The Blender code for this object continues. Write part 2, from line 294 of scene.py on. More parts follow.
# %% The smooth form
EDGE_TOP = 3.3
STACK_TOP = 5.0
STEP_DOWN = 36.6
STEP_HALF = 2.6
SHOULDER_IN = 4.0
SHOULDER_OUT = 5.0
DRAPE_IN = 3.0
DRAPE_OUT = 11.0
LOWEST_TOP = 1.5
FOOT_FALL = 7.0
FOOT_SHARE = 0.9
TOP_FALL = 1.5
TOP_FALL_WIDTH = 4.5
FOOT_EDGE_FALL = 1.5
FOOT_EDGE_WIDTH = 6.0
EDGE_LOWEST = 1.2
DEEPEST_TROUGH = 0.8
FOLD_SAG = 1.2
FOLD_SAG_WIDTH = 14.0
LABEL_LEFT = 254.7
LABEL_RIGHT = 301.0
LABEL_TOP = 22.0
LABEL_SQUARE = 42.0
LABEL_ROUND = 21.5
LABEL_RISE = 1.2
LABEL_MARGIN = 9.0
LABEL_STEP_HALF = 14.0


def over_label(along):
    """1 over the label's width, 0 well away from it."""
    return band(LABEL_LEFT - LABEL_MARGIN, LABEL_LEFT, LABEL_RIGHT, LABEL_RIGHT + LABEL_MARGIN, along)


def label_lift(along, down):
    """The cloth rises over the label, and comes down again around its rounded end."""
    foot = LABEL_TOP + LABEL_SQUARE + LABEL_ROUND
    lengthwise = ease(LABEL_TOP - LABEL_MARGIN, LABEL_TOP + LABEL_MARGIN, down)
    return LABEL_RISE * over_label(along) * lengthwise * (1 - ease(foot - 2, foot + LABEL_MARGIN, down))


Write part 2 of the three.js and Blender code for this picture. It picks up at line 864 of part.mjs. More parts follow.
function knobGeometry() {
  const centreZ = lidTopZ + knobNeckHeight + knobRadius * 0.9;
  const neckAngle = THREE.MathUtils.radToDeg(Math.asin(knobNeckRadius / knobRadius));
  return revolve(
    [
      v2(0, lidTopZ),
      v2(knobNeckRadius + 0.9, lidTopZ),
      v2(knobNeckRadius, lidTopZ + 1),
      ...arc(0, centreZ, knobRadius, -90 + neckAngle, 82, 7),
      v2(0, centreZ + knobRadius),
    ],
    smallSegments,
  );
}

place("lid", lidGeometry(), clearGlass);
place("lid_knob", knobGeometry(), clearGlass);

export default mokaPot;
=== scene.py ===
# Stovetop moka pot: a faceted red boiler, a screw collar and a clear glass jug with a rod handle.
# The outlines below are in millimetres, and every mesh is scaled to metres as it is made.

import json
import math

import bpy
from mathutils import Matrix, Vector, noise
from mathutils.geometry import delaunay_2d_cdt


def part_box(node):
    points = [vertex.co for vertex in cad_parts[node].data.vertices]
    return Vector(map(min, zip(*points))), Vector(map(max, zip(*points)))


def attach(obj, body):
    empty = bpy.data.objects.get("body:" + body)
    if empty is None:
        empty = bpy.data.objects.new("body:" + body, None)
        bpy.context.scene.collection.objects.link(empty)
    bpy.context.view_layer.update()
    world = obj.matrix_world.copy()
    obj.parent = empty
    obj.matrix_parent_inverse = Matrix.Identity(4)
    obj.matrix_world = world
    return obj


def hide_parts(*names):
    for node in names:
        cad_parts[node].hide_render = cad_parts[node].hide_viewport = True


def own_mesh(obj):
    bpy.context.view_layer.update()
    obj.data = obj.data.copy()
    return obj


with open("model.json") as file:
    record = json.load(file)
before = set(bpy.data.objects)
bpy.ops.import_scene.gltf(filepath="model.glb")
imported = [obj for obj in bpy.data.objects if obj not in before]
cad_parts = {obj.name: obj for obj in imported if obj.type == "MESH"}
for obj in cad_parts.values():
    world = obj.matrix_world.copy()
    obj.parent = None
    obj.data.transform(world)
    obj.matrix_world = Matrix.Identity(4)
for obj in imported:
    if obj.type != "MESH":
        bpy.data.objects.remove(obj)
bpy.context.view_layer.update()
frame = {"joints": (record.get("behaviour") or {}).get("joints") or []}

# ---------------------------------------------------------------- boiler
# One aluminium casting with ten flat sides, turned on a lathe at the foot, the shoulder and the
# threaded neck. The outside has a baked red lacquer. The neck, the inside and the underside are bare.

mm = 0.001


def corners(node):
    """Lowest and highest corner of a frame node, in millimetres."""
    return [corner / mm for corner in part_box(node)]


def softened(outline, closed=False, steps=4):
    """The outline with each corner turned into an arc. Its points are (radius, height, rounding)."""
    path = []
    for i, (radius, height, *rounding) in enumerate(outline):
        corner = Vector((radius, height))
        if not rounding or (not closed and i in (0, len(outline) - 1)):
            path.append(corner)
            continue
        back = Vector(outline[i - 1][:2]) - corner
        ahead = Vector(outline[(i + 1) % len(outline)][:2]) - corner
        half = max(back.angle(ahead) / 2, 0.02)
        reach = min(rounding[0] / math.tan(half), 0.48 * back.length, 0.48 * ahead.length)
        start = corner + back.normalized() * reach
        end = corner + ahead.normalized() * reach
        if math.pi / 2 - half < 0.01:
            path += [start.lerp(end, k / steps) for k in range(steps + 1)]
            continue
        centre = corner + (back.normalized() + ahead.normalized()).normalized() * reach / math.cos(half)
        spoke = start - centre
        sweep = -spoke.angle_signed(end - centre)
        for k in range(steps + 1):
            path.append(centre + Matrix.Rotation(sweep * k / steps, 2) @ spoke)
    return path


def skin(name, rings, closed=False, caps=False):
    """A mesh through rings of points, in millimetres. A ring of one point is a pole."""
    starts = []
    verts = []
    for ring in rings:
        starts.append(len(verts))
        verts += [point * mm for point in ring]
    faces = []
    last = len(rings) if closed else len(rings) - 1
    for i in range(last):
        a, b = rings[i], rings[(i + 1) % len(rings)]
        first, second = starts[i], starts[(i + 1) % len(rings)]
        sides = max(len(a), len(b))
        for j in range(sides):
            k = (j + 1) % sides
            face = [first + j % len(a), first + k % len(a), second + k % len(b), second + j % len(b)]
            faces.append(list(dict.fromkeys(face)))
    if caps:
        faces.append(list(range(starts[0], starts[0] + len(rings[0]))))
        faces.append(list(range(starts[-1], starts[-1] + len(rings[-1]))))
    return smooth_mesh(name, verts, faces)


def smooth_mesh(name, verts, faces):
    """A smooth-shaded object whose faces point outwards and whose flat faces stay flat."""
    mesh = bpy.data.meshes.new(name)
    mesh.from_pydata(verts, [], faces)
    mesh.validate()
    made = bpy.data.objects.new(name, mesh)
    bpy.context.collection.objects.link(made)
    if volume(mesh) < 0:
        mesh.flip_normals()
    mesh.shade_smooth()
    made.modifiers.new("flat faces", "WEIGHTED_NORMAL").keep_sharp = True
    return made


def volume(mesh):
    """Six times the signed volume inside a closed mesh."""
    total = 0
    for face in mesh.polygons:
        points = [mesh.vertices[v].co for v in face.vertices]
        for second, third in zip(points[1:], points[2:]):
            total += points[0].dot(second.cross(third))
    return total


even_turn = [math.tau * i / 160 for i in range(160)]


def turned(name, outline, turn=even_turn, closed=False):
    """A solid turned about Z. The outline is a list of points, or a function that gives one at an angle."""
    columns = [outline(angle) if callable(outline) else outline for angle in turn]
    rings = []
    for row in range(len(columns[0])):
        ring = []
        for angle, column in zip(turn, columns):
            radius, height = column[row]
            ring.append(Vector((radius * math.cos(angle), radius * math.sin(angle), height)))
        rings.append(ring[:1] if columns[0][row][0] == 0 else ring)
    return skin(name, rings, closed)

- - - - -

Using the listing above, reproduce each line without omission.

■ **Result of this exercise**
The Blender code for this object continues. Write part 2, from line 294 of scene.py on. More parts follow.
# %% The smooth form
EDGE_TOP = 3.3
STACK_TOP = 5.0
STEP_DOWN = 36.6
STEP_HALF = 2.6
SHOULDER_IN = 4.0
SHOULDER_OUT = 5.0
DRAPE_IN = 3.0
DRAPE_OUT = 11.0
LOWEST_TOP = 1.5
FOOT_FALL = 7.0
FOOT_SHARE = 0.9
TOP_FALL = 1.5
TOP_FALL_WIDTH = 4.5
FOOT_EDGE_FALL = 1.5
FOOT_EDGE_WIDTH = 6.0
EDGE_LOWEST = 1.2
DEEPEST_TROUGH = 0.8
FOLD_SAG = 1.2
FOLD_SAG_WIDTH = 14.0
LABEL_LEFT = 254.7
LABEL_RIGHT = 301.0
LABEL_TOP = 22.0
LABEL_SQUARE = 42.0
LABEL_ROUND = 21.5
LABEL_RISE = 1.2
LABEL_MARGIN = 9.0
LABEL_STEP_HALF = 14.0


def over_label(along):
    """1 over the label's width, 0 well away from it."""
    return band(LABEL_LEFT - LABEL_MARGIN, LABEL_LEFT, LABEL_RIGHT, LABEL_RIGHT + LABEL_MARGIN, along)


def label_lift(along, down):
    """The cloth rises over the label, and comes down again around its rounded end."""
    foot = LABEL_TOP + LABEL_SQUARE + LABEL_ROUND
    lengthwise = ease(LABEL_TOP - LABEL_MARGIN, LABEL_TOP + LABEL_MARGIN, down)
    return LABEL_RISE * over_label(along) * lengthwise * (1 - ease(foot - 2, foot + LABEL_MARGIN, down))


Write part 2 of the three.js and Blender code for this picture. It picks up at line 864 of part.mjs. More parts follow.
function knobGeometry() {
  const centreZ = lidTopZ + knobNeckHeight + knobRadius * 0.9;
  const neckAngle = THREE.MathUtils.radToDeg(Math.asin(knobNeckRadius / knobRadius));
  return revolve(
    [
      v2(0, lidTopZ),
      v2(knobNeckRadius + 0.9, lidTopZ),
      v2(knobNeckRadius, lidTopZ + 1),
      ...arc(0, centreZ, knobRadius, -90 + neckAngle, 82, 7),
      v2(0, centreZ + knobRadius),
    ],
    smallSegments,
  );
}

place("lid", lidGeometry(), clearGlass);
place("lid_knob", knobGeometry(), clearGlass);

export default mokaPot;
=== scene.py ===
# Stovetop moka pot: a faceted red boiler, a screw collar and a clear glass jug with a rod handle.
# The outlines below are in millimetres, and every mesh is scaled to metres as it is made.

import json
import math

import bpy
from mathutils import Matrix, Vector, noise
from mathutils.geometry import delaunay_2d_cdt


def part_box(node):
    points = [vertex.co for vertex in cad_parts[node].data.vertices]
    return Vector(map(min, zip(*points))), Vector(map(max, zip(*points)))


def attach(obj, body):
    empty = bpy.data.objects.get("body:" + body)
    if empty is None:
        empty = bpy.data.objects.new("body:" + body, None)
        bpy.context.scene.collection.objects.link(empty)
    bpy.context.view_layer.update()
    world = obj.matrix_world.copy()
    obj.parent = empty
    obj.matrix_parent_inverse = Matrix.Identity(4)
    obj.matrix_world = world
    return obj


def hide_parts(*names):
    for node in names:
        cad_parts[node].hide_render = cad_parts[node].hide_viewport = True


def own_mesh(obj):
    bpy.context.view_layer.update()
    obj.data = obj.data.copy()
    return obj


with open("model.json") as file:
    record = json.load(file)
before = set(bpy.data.objects)
bpy.ops.import_scene.gltf(filepath="model.glb")
imported = [obj for obj in bpy.data.objects if obj not in before]
cad_parts = {obj.name: obj for obj in imported if obj.type == "MESH"}
for obj in cad_parts.values():
    world = obj.matrix_world.copy()
    obj.parent = None
    obj.data.transform(world)
    obj.matrix_world = Matrix.Identity(4)
for obj in imported:
    if obj.type != "MESH":
        bpy.data.objects.remove(obj)
bpy.context.view_layer.update()
frame = {"joints": (record.get("behaviour") or {}).get("joints") or []}

# ---------------------------------------------------------------- boiler
# One aluminium casting with ten flat sides, turned on a lathe at the foot, the shoulder and the
# threaded neck. The outside has a baked red lacquer. The neck, the inside and the underside are bare.

mm = 0.001


def corners(node):
    """Lowest and highest corner of a frame node, in millimetres."""
    return [corner / mm for corner in part_box(node)]


def softened(outline, closed=False, steps=4):
    """The outline with each corner turned into an arc. Its points are (radius, height, rounding)."""
    path = []
    for i, (radius, height, *rounding) in enumerate(outline):
        corner = Vector((radius, height))
        if not rounding or (not closed and i in (0, len(outline) - 1)):
            path.append(corner)
            continue
        back = Vector(outline[i - 1][:2]) - corner
        ahead = Vector(outline[(i + 1) % len(outline)][:2]) - corner
        half = max(back.angle(ahead) / 2, 0.02)
        reach = min(rounding[0] / math.tan(half), 0.48 * back.length, 0.48 * ahead.length)
        start = corner + back.normalized() * reach
        end = corner + ahead.normalized() * reach
        if math.pi / 2 - half < 0.01:
            path += [start.lerp(end, k / steps) for k in range(steps + 1)]
            continue
        centre = corner + (back.normalized() + ahead.normalized()).normalized() * reach / math.cos(half)
        spoke = start - centre
        sweep = -spoke.angle_signed(end - centre)
        for k in range(steps + 1):
            path.append(centre + Matrix.Rotation(sweep * k / steps, 2) @ spoke)
    return path


def skin(name, rings, closed=False, caps=False):
    """A mesh through rings of points, in millimetres. A ring of one point is a pole."""
    starts = []
    verts = []
    for ring in rings:
        starts.append(len(verts))
        verts += [point * mm for point in ring]
    faces = []
    last = len(rings) if closed else len(rings) - 1
    for i in range(last):
        a, b = rings[i], rings[(i + 1) % len(rings)]
        first, second = starts[i], starts[(i + 1) % len(rings)]
        sides = max(len(a), len(b))
        for j in range(sides):
            k = (j + 1) % sides
            face = [first + j % len(a), first + k % len(a), second + k % len(b), second + j % len(b)]
            faces.append(list(dict.fromkeys(face)))
    if caps:
        faces.append(list(range(starts[0], starts[0] + len(rings[0]))))
        faces.append(list(range(starts[-1], starts[-1] + len(rings[-1]))))
    return smooth_mesh(name, verts, faces)


def smooth_mesh(name, verts, faces):
    """A smooth-shaded object whose faces point outwards and whose flat faces stay flat."""
    mesh = bpy.data.meshes.new(name)
    mesh.from_pydata(verts, [], faces)
    mesh.validate()
    made = bpy.data.objects.new(name, mesh)
    bpy.context.collection.objects.link(made)
    if volume(mesh) < 0:
        mesh.flip_normals()
    mesh.shade_smooth()
    made.modifiers.new("flat faces", "WEIGHTED_NORMAL").keep_sharp = True
    return made


def volume(mesh):
    """Six times the signed volume inside a closed mesh."""
    total = 0
    for face in mesh.polygons:
        points = [mesh.vertices[v].co for v in face.vertices]
        for second, third in zip(points[1:], points[2:]):
            total += points[0].dot(second.cross(third))
    return total


even_turn = [math.tau * i / 160 for i in range(160)]


def turned(name, outline, turn=even_turn, closed=False):
    """A solid turned about Z. The outline is a list of points, or a function that gives one at an angle."""
    columns = [outline(angle) if callable(outline) else outline for angle in turn]
    rings = []
    for row in range(len(columns[0])):
        ring = []
        for angle, column in zip(turn, columns):
            radius, height = column[row]
            ring.append(Vector((radius * math.cos(angle), radius * math.sin(angle), height)))
        rings.append(ring[:1] if columns[0][row][0] == 0 else ring)
    return skin(name, rings, closed)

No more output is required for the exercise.